Say how many lines include the word "materials", using only a number.

═════ Material provided

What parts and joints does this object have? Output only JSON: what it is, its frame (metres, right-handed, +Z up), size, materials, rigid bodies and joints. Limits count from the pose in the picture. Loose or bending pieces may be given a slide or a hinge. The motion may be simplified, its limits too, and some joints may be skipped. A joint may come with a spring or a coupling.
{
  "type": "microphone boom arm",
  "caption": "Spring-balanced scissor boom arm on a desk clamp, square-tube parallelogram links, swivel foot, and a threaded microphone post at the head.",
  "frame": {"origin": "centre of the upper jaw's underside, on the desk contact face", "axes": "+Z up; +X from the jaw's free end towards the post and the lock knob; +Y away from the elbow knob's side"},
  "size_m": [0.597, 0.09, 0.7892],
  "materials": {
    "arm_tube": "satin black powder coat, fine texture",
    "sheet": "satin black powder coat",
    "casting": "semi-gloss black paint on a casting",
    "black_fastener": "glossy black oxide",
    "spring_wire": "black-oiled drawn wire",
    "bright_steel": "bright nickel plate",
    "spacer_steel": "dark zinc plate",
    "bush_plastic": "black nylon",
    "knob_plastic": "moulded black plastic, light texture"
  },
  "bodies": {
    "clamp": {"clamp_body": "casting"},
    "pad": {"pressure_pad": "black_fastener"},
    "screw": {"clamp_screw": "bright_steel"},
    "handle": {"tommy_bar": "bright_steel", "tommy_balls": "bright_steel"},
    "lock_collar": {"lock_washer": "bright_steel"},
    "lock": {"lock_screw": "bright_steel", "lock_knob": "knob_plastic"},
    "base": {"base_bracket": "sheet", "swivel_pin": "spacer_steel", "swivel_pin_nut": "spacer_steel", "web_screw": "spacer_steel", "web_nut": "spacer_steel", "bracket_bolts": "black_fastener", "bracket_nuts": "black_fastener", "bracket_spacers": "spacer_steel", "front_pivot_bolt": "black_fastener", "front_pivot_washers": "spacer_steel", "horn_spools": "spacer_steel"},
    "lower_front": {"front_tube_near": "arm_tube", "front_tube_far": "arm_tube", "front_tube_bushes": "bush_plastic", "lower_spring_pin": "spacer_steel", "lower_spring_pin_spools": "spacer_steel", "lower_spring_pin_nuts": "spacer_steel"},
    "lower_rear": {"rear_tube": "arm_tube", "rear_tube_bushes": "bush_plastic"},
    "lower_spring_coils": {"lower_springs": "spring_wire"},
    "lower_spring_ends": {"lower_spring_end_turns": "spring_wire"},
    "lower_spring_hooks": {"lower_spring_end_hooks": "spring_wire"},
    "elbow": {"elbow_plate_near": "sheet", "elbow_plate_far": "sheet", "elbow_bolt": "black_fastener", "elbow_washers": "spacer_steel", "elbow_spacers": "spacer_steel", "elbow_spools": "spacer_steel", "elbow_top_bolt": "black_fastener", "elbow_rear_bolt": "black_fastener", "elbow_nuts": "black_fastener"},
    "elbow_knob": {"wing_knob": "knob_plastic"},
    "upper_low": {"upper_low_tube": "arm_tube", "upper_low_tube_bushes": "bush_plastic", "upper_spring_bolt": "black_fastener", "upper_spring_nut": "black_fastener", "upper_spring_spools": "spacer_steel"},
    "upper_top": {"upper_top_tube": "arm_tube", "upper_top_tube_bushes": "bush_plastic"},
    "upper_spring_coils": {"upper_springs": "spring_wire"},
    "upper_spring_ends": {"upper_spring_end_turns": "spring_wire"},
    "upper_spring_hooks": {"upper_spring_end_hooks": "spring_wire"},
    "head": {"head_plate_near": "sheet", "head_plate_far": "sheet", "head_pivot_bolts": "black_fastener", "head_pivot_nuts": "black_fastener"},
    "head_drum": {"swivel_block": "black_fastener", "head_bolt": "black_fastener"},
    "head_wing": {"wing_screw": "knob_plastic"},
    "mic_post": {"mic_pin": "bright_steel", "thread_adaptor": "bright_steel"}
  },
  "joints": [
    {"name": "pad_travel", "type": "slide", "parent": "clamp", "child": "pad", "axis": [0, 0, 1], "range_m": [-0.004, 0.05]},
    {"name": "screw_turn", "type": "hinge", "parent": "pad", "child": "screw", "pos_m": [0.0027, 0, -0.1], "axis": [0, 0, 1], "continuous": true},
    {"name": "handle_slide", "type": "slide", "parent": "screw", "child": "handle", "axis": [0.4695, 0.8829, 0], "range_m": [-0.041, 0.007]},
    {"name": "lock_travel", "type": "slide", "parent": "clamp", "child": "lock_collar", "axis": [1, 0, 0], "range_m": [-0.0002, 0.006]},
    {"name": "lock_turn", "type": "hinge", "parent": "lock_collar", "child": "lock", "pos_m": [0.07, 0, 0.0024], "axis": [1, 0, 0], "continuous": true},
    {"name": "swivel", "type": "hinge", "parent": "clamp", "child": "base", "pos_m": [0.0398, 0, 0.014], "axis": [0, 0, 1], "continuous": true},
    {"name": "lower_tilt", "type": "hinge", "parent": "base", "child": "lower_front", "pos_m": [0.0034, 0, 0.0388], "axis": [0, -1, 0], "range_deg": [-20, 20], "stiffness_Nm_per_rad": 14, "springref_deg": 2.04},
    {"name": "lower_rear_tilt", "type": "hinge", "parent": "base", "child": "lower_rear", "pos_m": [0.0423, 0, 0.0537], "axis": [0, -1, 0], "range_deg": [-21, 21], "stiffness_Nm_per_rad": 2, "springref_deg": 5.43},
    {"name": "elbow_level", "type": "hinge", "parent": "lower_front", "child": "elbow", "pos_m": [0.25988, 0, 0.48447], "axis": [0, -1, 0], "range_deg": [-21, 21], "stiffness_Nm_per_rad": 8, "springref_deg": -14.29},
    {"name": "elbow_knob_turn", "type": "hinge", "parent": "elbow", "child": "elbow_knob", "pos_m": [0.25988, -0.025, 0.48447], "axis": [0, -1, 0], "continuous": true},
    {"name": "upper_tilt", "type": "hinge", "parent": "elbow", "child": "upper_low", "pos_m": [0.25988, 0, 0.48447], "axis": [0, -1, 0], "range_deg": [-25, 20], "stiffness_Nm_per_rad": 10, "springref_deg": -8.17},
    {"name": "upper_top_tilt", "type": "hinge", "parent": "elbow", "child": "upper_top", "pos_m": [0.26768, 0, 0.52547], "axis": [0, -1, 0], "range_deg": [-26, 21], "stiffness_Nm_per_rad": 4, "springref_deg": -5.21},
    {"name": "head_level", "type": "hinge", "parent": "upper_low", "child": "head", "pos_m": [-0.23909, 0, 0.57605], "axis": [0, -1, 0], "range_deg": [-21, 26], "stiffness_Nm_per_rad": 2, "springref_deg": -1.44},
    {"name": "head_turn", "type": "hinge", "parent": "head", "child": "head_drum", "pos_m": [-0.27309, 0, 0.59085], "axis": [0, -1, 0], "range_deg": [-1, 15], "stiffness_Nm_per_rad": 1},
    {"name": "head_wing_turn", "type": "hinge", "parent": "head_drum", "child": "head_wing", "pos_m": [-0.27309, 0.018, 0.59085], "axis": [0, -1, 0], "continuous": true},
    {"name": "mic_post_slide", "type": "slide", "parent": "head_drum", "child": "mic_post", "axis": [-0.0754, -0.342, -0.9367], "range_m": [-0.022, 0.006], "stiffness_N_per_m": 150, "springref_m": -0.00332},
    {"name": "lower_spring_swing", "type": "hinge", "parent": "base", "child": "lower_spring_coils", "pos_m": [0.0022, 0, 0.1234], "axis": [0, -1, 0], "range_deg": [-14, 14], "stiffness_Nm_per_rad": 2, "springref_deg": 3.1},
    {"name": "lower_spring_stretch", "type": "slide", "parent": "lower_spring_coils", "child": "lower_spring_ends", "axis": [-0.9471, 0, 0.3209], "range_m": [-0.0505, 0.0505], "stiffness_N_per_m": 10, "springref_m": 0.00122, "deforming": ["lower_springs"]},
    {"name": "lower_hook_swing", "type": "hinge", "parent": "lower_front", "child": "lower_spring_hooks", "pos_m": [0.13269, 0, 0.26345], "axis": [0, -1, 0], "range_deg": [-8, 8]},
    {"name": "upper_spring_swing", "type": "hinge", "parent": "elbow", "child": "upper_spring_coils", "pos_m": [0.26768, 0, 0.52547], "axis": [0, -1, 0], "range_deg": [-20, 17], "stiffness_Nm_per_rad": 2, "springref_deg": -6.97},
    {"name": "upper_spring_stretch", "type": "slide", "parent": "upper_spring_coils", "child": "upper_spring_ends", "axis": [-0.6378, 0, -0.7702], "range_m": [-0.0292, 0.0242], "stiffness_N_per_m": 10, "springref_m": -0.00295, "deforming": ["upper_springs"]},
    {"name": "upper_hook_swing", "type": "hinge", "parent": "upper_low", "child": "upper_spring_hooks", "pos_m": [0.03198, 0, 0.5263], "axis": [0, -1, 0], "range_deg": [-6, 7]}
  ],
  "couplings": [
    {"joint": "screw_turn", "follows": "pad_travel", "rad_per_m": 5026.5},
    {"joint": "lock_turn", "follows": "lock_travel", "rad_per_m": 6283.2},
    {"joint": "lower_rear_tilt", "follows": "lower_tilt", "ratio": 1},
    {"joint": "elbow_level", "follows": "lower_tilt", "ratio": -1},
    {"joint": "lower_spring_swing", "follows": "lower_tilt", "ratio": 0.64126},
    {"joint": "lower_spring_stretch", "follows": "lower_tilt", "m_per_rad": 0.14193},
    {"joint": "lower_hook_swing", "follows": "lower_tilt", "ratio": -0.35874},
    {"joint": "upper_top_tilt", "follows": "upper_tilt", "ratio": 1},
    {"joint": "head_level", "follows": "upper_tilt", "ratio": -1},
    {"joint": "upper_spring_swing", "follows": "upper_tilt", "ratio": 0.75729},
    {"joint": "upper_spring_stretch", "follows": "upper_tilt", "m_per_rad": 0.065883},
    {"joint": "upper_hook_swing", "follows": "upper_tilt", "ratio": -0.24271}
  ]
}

══════════

*Task output*. 2